Den finalen Kahlschlag allerdings erledigten dann Heiko Maas und seine Polit-Entourage in Gestalt eines zutiefst unanständigen Netzwerkdurchsetzungsgesetzes. Beispielsweise keine geringere als die „Global Network Initiative“ (GNI), der Google, Facebook, Microsoft, PEN und namenhafte US-amerikanische Universitäten angehören, warnte den Bundestag eindringlich, „seiner Führungsrolle bei Menschenrechten und in der digitalen Wirtschaft gerecht zu werden und den Gesetzesvorschlag zurückzuweisen.“
Das ist der intellektuelle Blickwinkel auf die Maas’sche Zensurbehördenpolitik. Der Bürger, den das am Ende alles betrifft, bleibt eine klare Absage zwar noch schuldig, wenn man den Stimmungsbildern in den Umfragen traut, aber das Rumoren wird vernehmlicher. Der duldsame Michel ist heute mehr als nur ein bisschen verstimmt. Der Fall der Grünen steht da symbolisch an erster Stelle. Die Grünen haben irgendeinen Modernitätsbonus der 1990er Jahre offensichtlich restlos verspielt. Sie gelten heute als reaktionär und ideologisch verbrannt, veraltet. Der einstige grüne Hoffnungsträger Winfried Kretschmann steht exemplarisch als greiser Totengräber der Partei.

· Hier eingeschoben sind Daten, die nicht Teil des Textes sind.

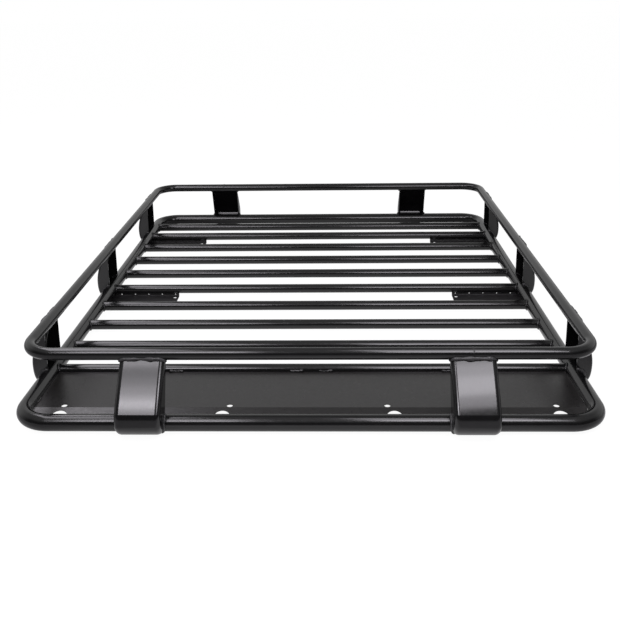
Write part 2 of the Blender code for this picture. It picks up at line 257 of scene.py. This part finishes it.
def half_loop(half_x, half_y, bend, height, joint_front, joint_rear):
    front = Vector((half_x - bend, -half_y + bend, height))
    rear = Vector((half_x - bend, half_y - bend, height))
    path = [Vector((joint_front, -half_y, height))]
    path += corner_points(front, bend, -90.0, 0.0)
    path += corner_points(rear, bend, 0.0, 90.0)
    path.append(Vector((joint_rear, half_y, height)))
    return path


def loop_piece(name, side, size, joints, radius, material, node):
    front, rear = (side * x + GAP / 2.0 for x in joints)
    path = [Vector((side * p.x, p.y, p.z)) for p in half_loop(*size, front, rear)]
    bm = bmesh.new()
    swept_tube(bm, path, radius, TUBE_SIDES)
    return finish_piece(name, bm, material, [node])


def slat_end(z, clearance):
    return LOWER_X - math.sqrt((LOWER_R + clearance) ** 2 - z ** 2)


def slat_piece(name, y, material, node):
    bm = bmesh.new()
    shells = []
    for radius in (SLAT_R, SLAT_R - WALL):
        ends = []
        for side in (-1.0, 1.0):
            ring = []
            for k in range(SLAT_SIDES):
                angle = 2.0 * math.pi * k / SLAT_SIDES
                z = radius * math.sin(angle)
                x = side * slat_end(z, GAP)
                ring.append(bm.verts.new((x, y + radius * math.cos(angle), BASE_Z + z)))
            ends.append(ring)
        bridge(bm, ends[0], ends[1])
        shells.append(ends)
    bridge(bm, shells[0][0], shells[1][0])
    bridge(bm, shells[0][1], shells[1][1])
    return finish_piece(name, bm, material, [node])


# ---------------------------------------------------------------- pressed uprights
def bezier(points, t):
    a, b, c, d = (Vector((p[0], p[1])) for p in points)
    s = 1.0 - t
    position = a * s ** 3 + b * (3.0 * s * s * t) + c * (3.0 * s * t * t) + d * t ** 3
    tangent = (b - a) * (3.0 * s * s) + (c - b) * (6.0 * s * t) + (d - c) * (3.0 * t * t)
    return position, tangent.normalized()


def column_point(profile, bend, s, theta, inner):
    """Point of the sheet at bend angle theta, s counting the outline's curves from the rail down."""
    index = min(int(s), len(profile) - 1)
    position, tangent = bezier(profile[index], s - index)
    inward = Vector((tangent.y, -tangent.x))
    depth = bend * (1.0 - math.cos(theta))
    if inner:
        depth += SHEET * math.cos(theta)
    return position + inward * depth


def column_range(profile, bend, theta, rail_center):
    """Part of the outline that is clear of both tubes at this bend angle."""
    samples = [k / OUTLINE_STEPS for k in range(OUTLINE_STEPS * len(profile) + 1)]

    def clear(s):
        for inner in (False, True):
            point = column_point(profile, bend, s, theta, inner)
            if (point - rail_center).length < RAIL_R + GAP or point.length < LOWER_R + GAP * 0.7:
                return False
        return True

    low = high = samples.index(0.8)
    while low > 0 and clear(samples[low - 1]):
        low -= 1
    while high < len(samples) - 1 and clear(samples[high + 1]):
        high += 1
    return samples[low], samples[high]


def arc_between(center, radius, start, end, steps):
    a0 = math.atan2(start.y - center.y, start.x - center.x)
    a1 = math.atan2(end.y - center.y, end.x - center.x)
    points = []
    for k in range(1, steps):
        angle = a0 + (a1 - a0) * k / steps
        points.append(center + Vector((math.cos(angle), math.sin(angle))) * radius)
    return points


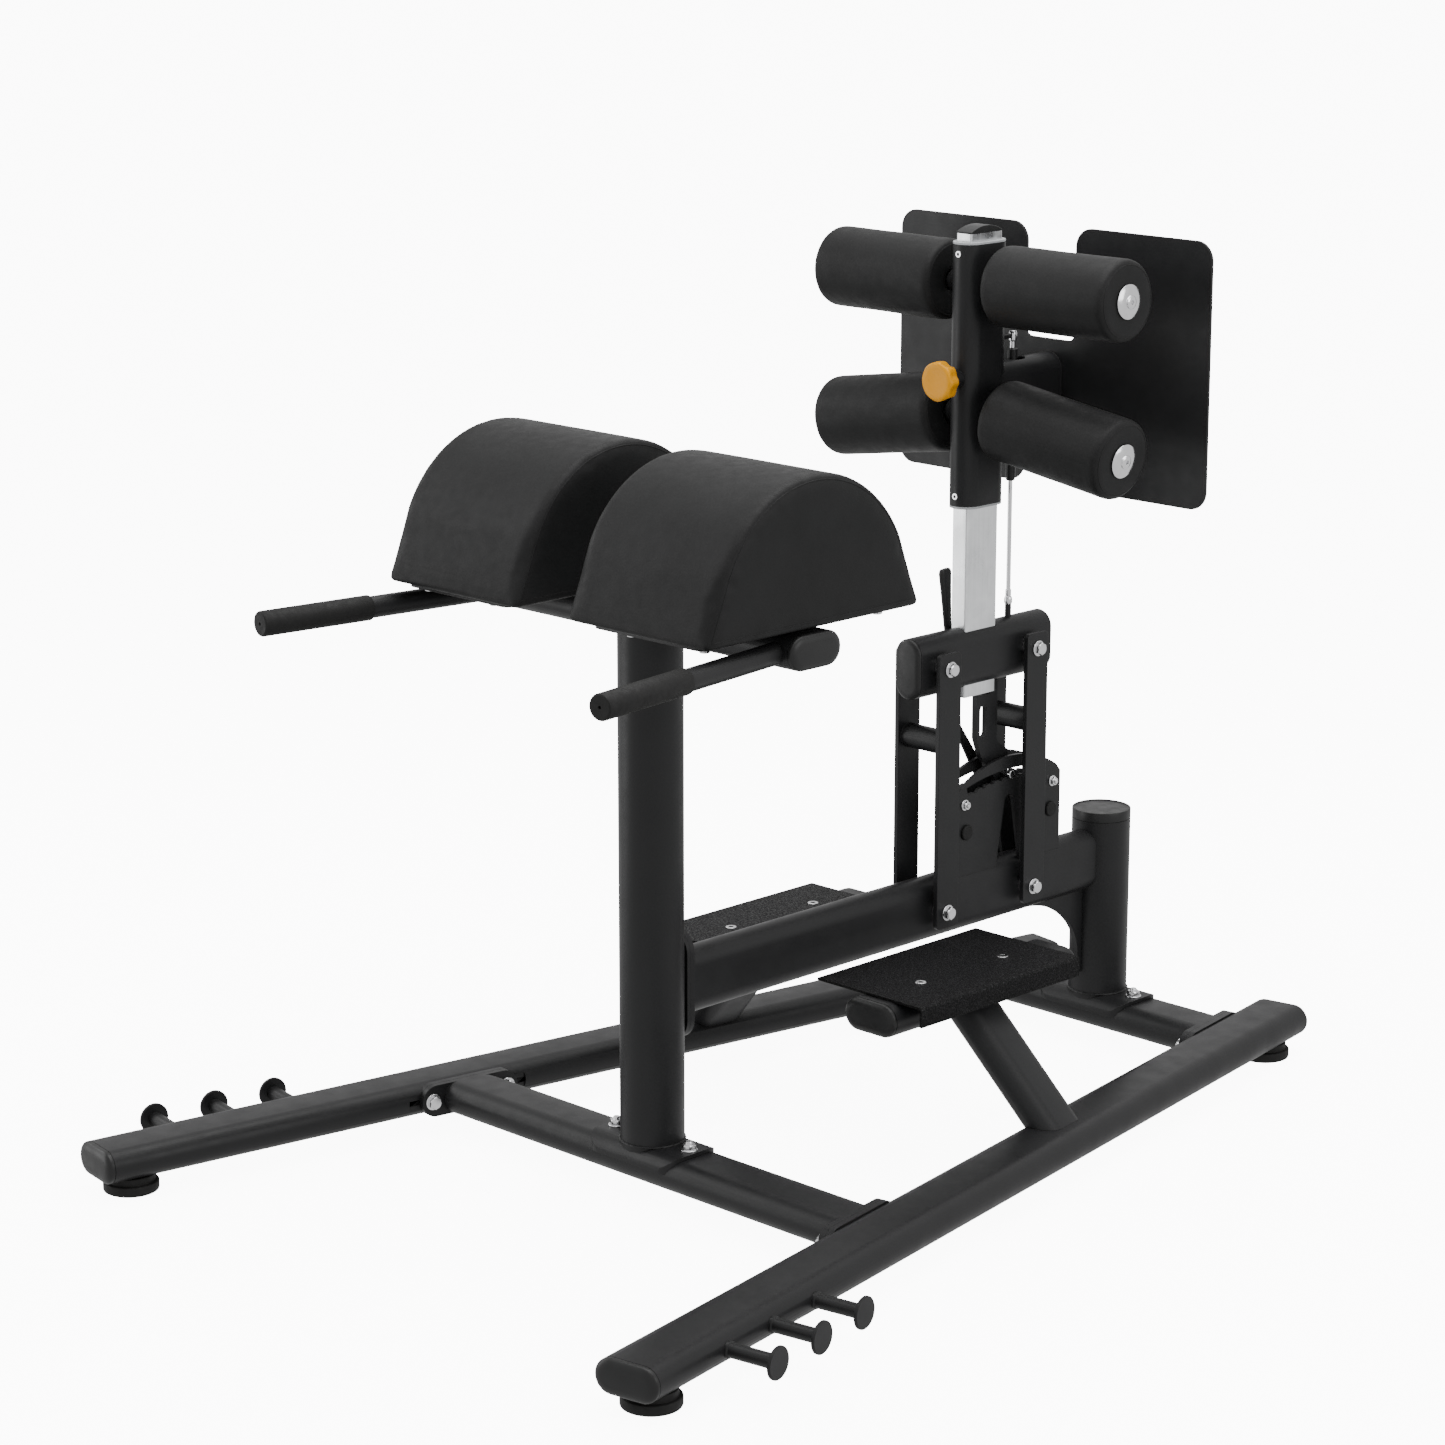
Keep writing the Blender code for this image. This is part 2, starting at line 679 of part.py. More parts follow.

Wie es um die politisch-siamesischen Zwillinge Angela Merkel und Martin Schulz bestellt ist, wird erst in einigen Monaten entschieden. Tragen die etablierten Parteien in den kommenden vier Jahren die Republik zu Grabe? Ist also auch diese Kehrtwende etablierter Medien nur eine vermeintliche, bloß ein taktisches Manöver? Hat man die Sensoren zum Leser, zum Bürger im Land nur für den Moment wieder hochgefahren, bis der Spuk im September vorbei ist?
Medien haben allerdings in diesem Spiel die schlechteren Karten als ihre Brüder und Schwestern im Geiste in den Parlamenten: Sie werden nicht für die kommenden vier Jahre solidiert. Sie bleiben auf Gedeih und Verderb von Auflagenzahlen abhängig. Und ein Gesetz, das Bürger zu zahlenden Abonnementen macht, gibt es noch nicht. Oder hat Heiko Maas etwa auch so einen Unsinn bereits konstruiert und nur für den günstigen Moment noch unter den Teppich seines Berliner Ministeriums in der Mohrenstraße 37 gekehrt? Zuzutrauen ist ihm fast alles. Schauen wir mal nach. Denn Aufgabe der Journalisten sollte sein, genau unter diesen schmutzigen Teppich zu schauen. Regelmäßig.